There is good business and bad business and people will give you bad business up to your eyebrows if you let them. The thing about real estate investing is that you will learn there is only one kind of business that makes any sense to do and that is good business. 

Let us say one of your tenants found out that you rented them an illegal unit what potential problems could that lead to ? Consider Murphy's law , " if something can go wrong it probably will". Is this the foundation you want to build for your business? Everything you work for and build over the years can come crashing down on you. Luck should never be something you depend on to keep and run your business. Its great when luck is on your side but luck should not be a part of forming the foundation of your business. 

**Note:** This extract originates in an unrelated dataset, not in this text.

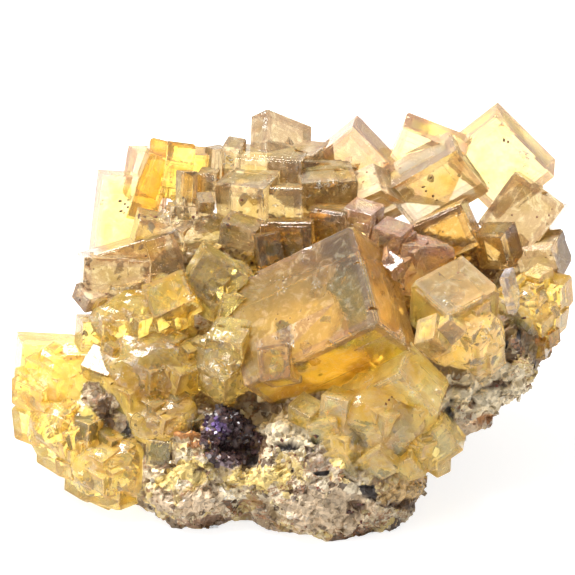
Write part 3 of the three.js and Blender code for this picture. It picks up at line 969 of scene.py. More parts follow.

Further let us say a code enforcement official found out about an illegal multifamily unit. He could order you, the owner to bring everything up to code and only use the building in the manner the law and code allow. Would you have to evict everyone? could you be exposing yourself to a lawsuit? could you deal with the expense of paying for the down time and a 100% vacancy rate while you ironed out all the issues?

Layout a solid, legal, ethical, and proper plan for your real estate business and career. Believe me you will be glad you did. Do not leave yourself open to potential liabilities. In future times when you will have put allot more effort and even you own money into your business you will want to have peace of mind so you can concentrate of growing your business on a solid and protected basis. 

@Gilbert Dominguez @David Dachtera  I really appreciate both of you for sharing your insights.  @Gilbert Dominguez - I didn't realize all the potential problems lack of permits can bring.  After considering all the cons (mostly) and pros, I have decided to not move forward with this deal.  I think I will keep looking for a semi "normal" deal for my first investment property =)  Thanks again!